Will you return, word for word, only the lines from the top of the data below down to and including the one with "chamber, drawbar, drive"?

CAD and scene scripts
>> begin

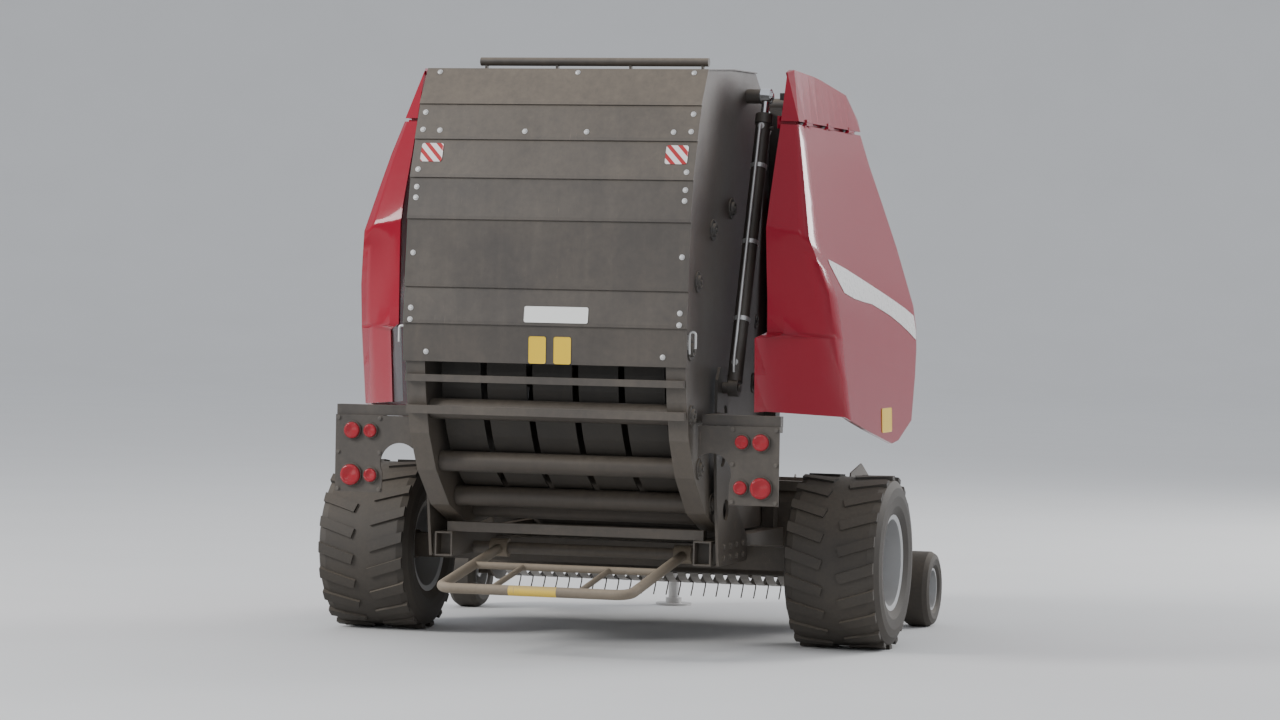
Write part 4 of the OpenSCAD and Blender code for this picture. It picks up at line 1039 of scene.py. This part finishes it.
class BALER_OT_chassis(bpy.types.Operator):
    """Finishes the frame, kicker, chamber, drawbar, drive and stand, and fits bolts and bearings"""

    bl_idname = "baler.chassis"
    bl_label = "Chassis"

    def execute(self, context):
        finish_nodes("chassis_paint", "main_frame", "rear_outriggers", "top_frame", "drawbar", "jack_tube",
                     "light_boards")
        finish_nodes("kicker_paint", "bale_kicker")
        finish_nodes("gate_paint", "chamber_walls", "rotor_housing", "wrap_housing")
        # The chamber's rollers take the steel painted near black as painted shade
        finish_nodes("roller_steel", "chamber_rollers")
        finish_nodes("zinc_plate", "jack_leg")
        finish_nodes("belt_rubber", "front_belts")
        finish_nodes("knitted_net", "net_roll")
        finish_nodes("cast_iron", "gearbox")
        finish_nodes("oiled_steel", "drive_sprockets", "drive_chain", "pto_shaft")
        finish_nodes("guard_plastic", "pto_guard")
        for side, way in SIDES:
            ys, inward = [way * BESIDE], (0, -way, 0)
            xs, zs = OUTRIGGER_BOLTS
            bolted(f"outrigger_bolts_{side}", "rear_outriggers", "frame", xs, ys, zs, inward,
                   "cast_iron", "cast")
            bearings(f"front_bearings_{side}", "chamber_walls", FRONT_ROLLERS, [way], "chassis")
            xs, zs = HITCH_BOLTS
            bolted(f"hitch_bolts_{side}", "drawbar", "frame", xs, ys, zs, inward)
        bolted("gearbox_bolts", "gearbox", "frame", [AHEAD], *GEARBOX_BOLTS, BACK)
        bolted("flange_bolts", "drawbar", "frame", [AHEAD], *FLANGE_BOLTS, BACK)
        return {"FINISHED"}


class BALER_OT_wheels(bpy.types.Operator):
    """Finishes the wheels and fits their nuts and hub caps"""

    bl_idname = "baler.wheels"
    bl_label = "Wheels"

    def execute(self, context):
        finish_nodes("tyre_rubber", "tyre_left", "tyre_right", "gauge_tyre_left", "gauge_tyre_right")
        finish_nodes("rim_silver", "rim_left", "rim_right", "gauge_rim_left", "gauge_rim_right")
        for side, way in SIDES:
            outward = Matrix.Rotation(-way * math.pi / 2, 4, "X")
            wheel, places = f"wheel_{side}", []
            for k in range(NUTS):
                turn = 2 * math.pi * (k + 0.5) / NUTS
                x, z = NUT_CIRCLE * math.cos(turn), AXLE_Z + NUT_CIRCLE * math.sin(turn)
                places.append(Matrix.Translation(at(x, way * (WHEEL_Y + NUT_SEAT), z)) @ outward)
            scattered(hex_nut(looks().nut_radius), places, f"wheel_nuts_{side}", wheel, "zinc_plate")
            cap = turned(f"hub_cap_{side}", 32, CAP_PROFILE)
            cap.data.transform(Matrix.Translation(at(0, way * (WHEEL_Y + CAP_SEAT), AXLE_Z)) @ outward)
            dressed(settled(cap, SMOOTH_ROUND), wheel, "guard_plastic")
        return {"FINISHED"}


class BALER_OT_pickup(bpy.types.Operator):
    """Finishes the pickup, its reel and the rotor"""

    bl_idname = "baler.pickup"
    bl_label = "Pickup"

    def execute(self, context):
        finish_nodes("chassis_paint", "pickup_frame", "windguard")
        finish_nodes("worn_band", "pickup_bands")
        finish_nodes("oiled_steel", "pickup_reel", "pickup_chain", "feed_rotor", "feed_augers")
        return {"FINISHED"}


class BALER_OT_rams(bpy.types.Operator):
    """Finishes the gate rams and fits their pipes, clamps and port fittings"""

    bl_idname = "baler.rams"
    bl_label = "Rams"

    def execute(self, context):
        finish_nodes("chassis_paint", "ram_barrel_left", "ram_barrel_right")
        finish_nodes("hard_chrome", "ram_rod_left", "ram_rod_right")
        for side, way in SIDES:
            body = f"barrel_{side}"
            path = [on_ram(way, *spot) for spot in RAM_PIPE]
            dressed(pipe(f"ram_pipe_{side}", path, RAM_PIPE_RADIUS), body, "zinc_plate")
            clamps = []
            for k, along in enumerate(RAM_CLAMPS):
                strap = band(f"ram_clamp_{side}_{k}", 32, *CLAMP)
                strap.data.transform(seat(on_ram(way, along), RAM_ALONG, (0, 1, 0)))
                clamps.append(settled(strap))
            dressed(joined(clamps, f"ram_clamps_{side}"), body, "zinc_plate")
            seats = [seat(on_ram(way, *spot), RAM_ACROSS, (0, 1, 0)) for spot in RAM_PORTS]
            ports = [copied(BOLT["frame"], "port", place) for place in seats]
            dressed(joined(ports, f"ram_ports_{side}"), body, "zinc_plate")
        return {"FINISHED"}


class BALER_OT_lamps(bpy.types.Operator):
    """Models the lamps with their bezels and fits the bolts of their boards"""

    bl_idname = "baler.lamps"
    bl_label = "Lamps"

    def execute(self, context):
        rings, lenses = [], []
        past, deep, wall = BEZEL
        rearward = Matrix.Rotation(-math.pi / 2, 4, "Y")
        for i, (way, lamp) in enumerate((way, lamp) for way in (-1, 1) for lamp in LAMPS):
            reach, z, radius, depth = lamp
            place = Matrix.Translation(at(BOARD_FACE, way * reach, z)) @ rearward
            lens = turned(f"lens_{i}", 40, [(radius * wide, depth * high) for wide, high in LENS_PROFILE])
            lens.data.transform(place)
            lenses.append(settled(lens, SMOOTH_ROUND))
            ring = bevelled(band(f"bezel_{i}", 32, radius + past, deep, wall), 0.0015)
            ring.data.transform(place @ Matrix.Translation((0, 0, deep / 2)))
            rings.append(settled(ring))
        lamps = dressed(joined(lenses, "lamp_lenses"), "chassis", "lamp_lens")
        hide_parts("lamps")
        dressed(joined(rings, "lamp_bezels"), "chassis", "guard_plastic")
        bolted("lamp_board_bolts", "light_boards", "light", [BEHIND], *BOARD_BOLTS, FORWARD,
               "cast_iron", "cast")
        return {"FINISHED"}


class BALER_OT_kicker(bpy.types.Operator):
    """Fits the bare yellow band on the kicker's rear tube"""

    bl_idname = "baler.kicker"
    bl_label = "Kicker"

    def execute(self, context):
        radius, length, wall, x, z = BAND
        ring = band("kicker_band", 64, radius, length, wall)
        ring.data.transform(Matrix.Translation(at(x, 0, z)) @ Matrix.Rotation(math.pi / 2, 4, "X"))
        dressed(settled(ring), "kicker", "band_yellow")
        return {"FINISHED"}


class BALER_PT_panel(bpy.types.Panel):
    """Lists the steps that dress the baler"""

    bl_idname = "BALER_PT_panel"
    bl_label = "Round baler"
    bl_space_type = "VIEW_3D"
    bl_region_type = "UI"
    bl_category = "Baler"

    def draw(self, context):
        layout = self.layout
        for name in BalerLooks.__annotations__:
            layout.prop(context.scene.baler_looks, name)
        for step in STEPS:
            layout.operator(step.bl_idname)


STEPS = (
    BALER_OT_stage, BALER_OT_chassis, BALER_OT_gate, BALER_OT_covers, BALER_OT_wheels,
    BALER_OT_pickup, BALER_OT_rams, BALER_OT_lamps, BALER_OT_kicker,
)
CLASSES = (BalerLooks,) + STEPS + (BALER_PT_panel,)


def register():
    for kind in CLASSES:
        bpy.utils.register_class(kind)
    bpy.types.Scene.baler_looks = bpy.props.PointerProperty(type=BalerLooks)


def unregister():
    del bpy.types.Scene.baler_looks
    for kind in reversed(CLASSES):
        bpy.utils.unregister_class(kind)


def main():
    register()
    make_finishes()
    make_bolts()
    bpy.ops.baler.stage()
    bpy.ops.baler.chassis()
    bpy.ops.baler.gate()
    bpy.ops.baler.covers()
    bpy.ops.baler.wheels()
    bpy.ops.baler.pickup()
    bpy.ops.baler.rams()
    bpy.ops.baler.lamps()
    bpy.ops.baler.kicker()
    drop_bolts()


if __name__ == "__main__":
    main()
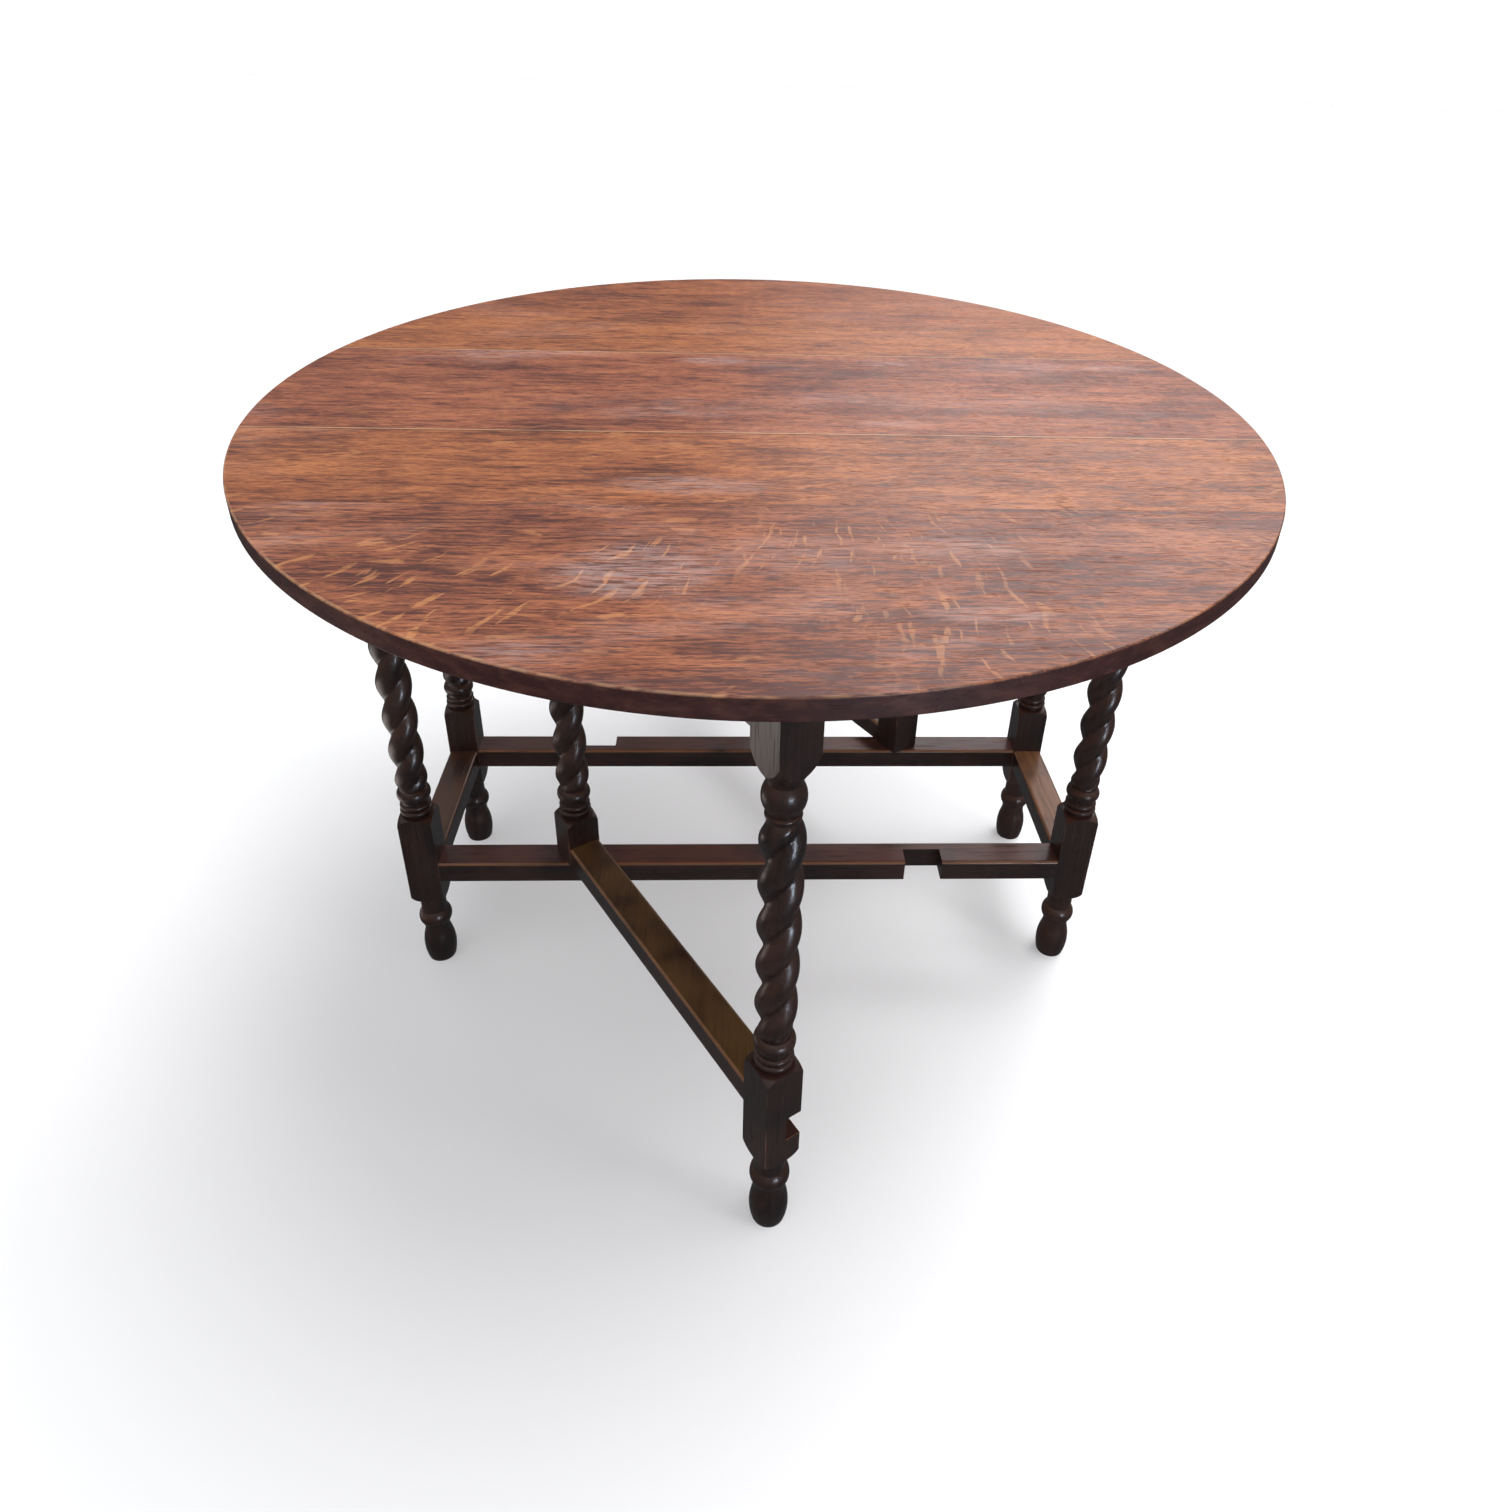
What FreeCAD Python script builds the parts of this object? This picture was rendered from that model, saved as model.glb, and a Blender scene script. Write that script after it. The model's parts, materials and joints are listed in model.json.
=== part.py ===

>> end

#### RESULT OF THE TASK
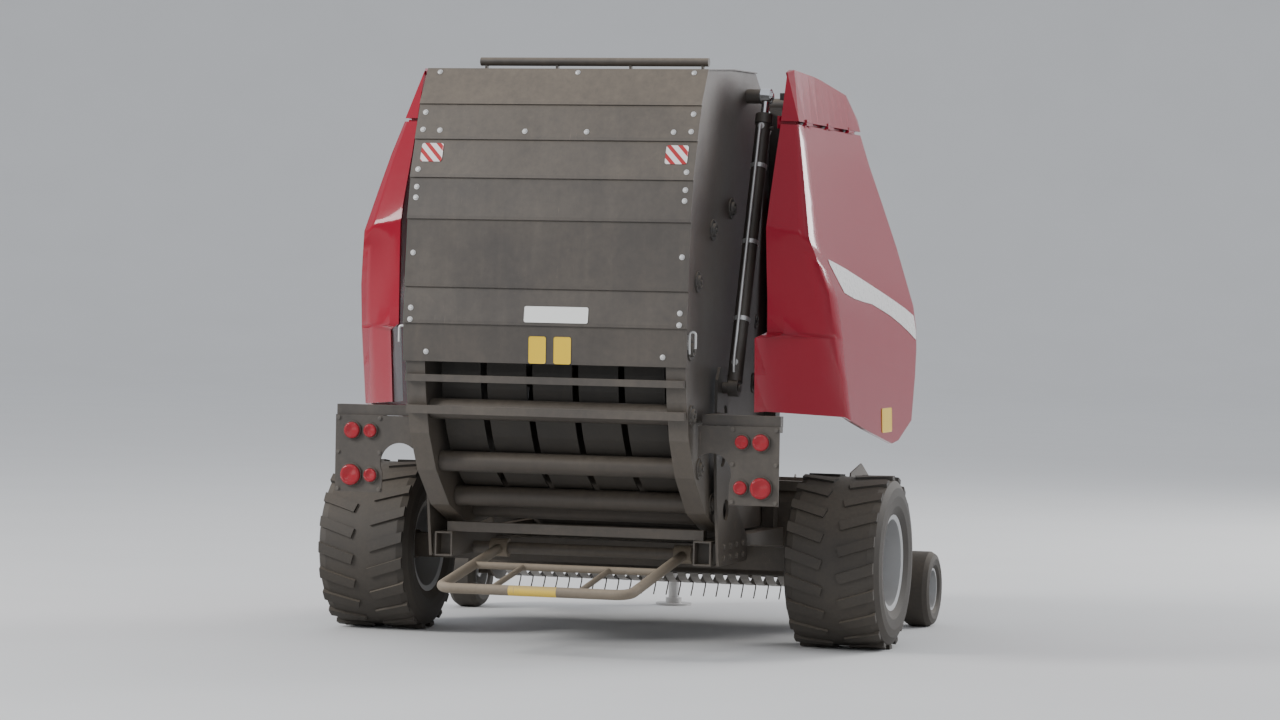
Write part 4 of the OpenSCAD and Blender code for this picture. It picks up at line 1039 of scene.py. This part finishes it.
class BALER_OT_chassis(bpy.types.Operator):
    """Finishes the frame, kicker, chamber, drawbar, drive and stand, and fits bolts and bearings"""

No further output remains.